Нет, наши артисты, музыканты, в радужном сне не пребывали, скорее напротив, чувствовали себя в эпицентре, в пасти огнедышащей. На спектаклях в Большом присутствовал Хозяин, и не только на премьерах. Скажем, как рассказывал Акулов, он регулярно посещал «Евгения Онегина», который тогда очень часто шел. Появлялся в ложе, укрытый занавесом, в сцене, когда Ленский представлял Лариным своего друга Онегина, и исчезал после Петербургского бала. Именно так, раз от разу. Публика ни о чем не подозревала, а Акулов, дирижировавший спектаклем, по изменившимся интонациям Ленского-Козловского, узнавал — вождь пришел.
Что, Сталин был меломаном? — я спросила. И в ответ услышала от Акулова: «Он приходил смотреть бывшую жизнь».
А в общежитии Большого театра с двенадцати ночи и до двух не спал никто, ведь арестовывали обычно ночью. Певица Максакова, балерина Семенова, концертмейстер Славинская, встречая друг друга, сияли: их, жен врагов народа, тюрьма ждала в первую очередь, но в этот раз, значит, пронесло, слава Тебе, Господи!
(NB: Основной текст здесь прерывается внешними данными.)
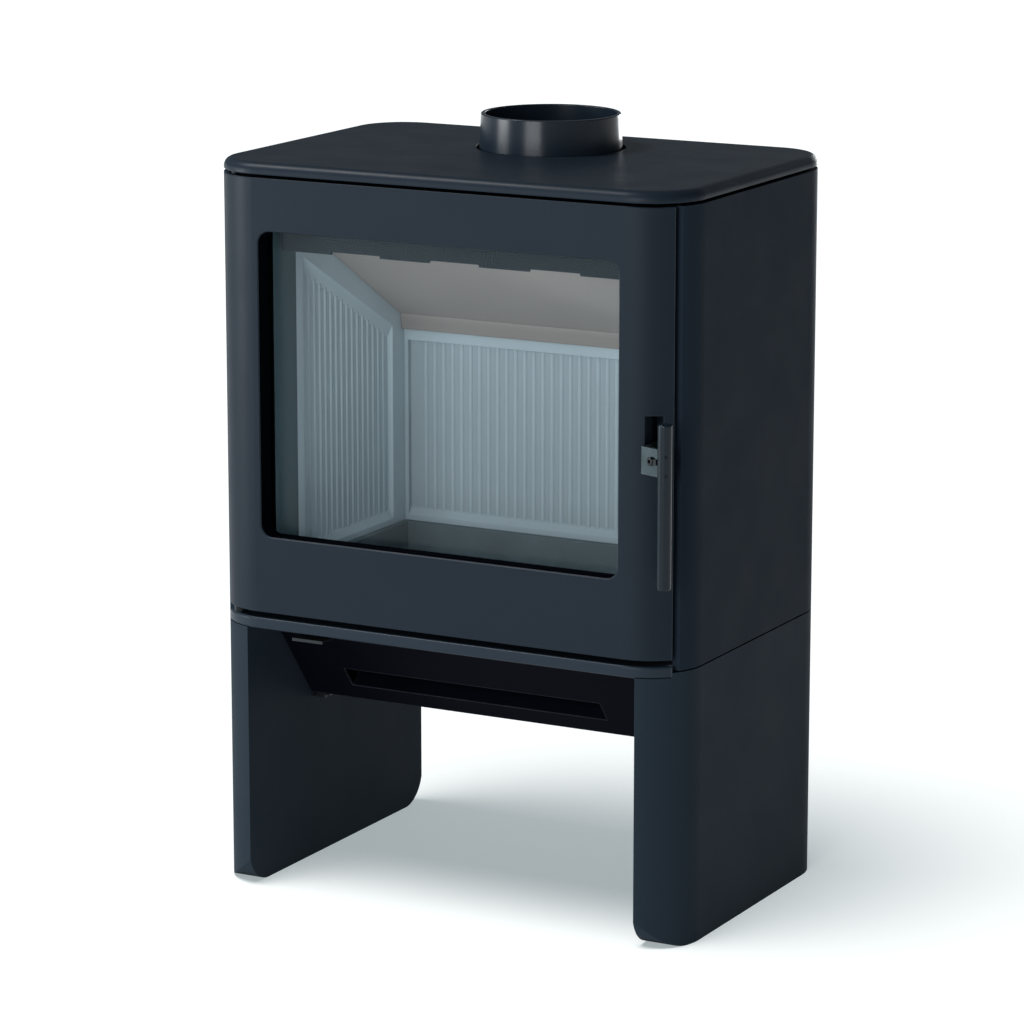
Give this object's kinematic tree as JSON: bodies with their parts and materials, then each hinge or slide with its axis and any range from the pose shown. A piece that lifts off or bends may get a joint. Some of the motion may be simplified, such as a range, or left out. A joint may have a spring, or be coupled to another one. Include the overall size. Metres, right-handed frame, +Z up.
{
  "type": "wood burning stove",
  "caption": "Cast-iron and steel wood burning stove on an open bench, with a glazed hinged door, lift latch, ribbed firebox, ash drawer, air lever and flue collar.",
  "frame": {"origin": "on the floor under the middle of the whole stove, handle included", "axes": "+X to the right seen from the front, +Y towards the back, +Z up"},
  "size_m": [0.54, 0.3872, 0.801],
  "materials": {
    "leg_left": "matt anthracite paint",
    "leg_right": "matt anthracite paint",
    "base_plate": "matt anthracite paint",
    "leg_bolts": "zinc plated",
    "side_panel_left": "matt anthracite paint",
    "side_panel_right": "matt anthracite paint",
    "back_panel": "matt dark paint",
    "back_screws": "blackened",
    "panel_spacers": "bare steel",
    "top_plate": "matt anthracite paint",
    "top_spacers": "bare steel",
    "flue_collar": "matt anthracite paint",
    "collar_bolts": "zinc plated",
    "firebox_shell": "bare dark steel",
    "front_frame": "matt dark paint",
    "striker_pin": "turned",
    "hearth_tray": "bare iron grey",
    "grate": "bare iron grey",
    "liner_rear": "pale grey fire board",
    "liner_left": "pale grey fire board",
    "liner_right": "pale grey fire board",
    "baffle": "tan vermiculite board",
    "air_wash_deflector": "heat-dulled steel",
    "hinge_pin_top": "turned",
    "hinge_pin_bottom": "turned",
    "hinge_washer": "turned",
    "ash_chute": "dark sheet",
    "drawer_runner_left": "dark zinc",
    "drawer_runner_right": "dark zinc",
    "runner_bolts": "zinc plated",
    "air_slide_guides": "dark sheet",
    "door_frame": "matt anthracite paint",
    "door_glass": "clear ceramic glass",
    "glass_tape": "woven glass tape",
    "door_seal": "black glass rope",
    "glass_clips": "stamped",
    "clip_screws": "zinc plated",
    "latch_bracket": "stamped",
    "bracket_screws": "zinc plated",
    "latch_pivot": "turned",
    "latch_arm": "satin steel",
    "arm_bolt": "blackened",
    "handle_rod": "satin anthracite",
    "handle_screws": "blackened",
    "ash_drawer_front": "satin anthracite",
    "ash_pan": "dark steel sheet",
    "air_lever": "dark satin steel"
  },
  "bodies": {
    "stove": {"leg_left": "leg_left", "leg_right": "leg_right", "base_plate": "base_plate", "leg_bolts": "leg_bolts", "side_panel_left": "side_panel_left", "side_panel_right": "side_panel_right", "back_panel": "back_panel", "back_screws": "back_screws", "panel_spacers": "panel_spacers", "top_plate": "top_plate", "top_spacers": "top_spacers", "flue_collar": "flue_collar", "collar_bolts": "collar_bolts", "firebox_shell": "firebox_shell", "front_frame": "front_frame", "striker_pin": "striker_pin", "hearth_tray": "hearth_tray", "grate": "grate", "liner_rear": "liner_rear", "liner_left": "liner_left", "liner_right": "liner_right", "baffle": "baffle", "air_wash_deflector": "air_wash_deflector", "hinge_pin_top": "hinge_pin_top", "hinge_pin_bottom": "hinge_pin_bottom", "hinge_washer": "hinge_washer", "ash_chute": "ash_chute", "drawer_runner_left": "drawer_runner_left", "drawer_runner_right": "drawer_runner_right", "runner_bolts": "runner_bolts", "air_slide_guides": "air_slide_guides"},
    "door": {"door_frame": "door_frame", "door_glass": "door_glass", "glass_tape": "glass_tape", "door_seal": "door_seal", "glass_clips": "glass_clips", "clip_screws": "clip_screws", "latch_bracket": "latch_bracket", "bracket_screws": "bracket_screws", "latch_pivot": "latch_pivot"},
    "latch": {"latch_arm": "latch_arm", "arm_bolt": "arm_bolt", "handle_rod": "handle_rod", "handle_screws": "handle_screws"},
    "ash_drawer": {"ash_drawer_front": "ash_drawer_front", "ash_pan": "ash_pan"},
    "air_lever": {"air_lever": "air_lever"}
  },
  "joints": [
    {"name": "door_hinge", "type": "hinge", "parent": "stove", "child": "door", "pos_m": [-0.2412, -0.15698, 0.524], "axis": [0, 0, -1], "range_deg": [0, 110]},
    {"name": "latch_lift", "type": "hinge", "parent": "door", "child": "latch", "pos_m": [0.2357, -0.14638, 0.502], "axis": [-1, 0, 0], "range_deg": [0, 25]},
    {"name": "drawer_slide", "type": "slide", "parent": "stove", "child": "ash_drawer", "axis": [0, -1, 0], "range_m": [0, 0.16]},
    {"name": "air_slide", "type": "slide", "parent": "stove", "child": "air_lever", "axis": [1, 0, 0], "range_m": [0, 0.06]}
  ]
}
Наталья Дмитриевна Шпиллер, вспоминает, что в течение десятилетий приходя в Большой театр и показывая удостоверение в дверях служебного входа, она была готова каждый раз, что ее не пустят, пропуск заберут, а что будет дальше?…
Спасались в работе. Она давала силы в атмосфере начавшегося распада, хаоса, невежества. К счастью, работать они умели. И Евгения Михайловна Славинская, недавно встретившая свое девяностолетие, чей рабочий стаж исчисляется семидесятью шестью годами, после ареста, расстрела мужа постоянно носившая с собой пару белья, шелкового, потому что, как ей сказали, в шелке вши не заводятся, стояла перед оркестром с партитурой, пока ноги не отекали. Нет, иллюзий для них не существовало, и они делали то, что могли, отстаивали культуру, искусство — национальное достояние.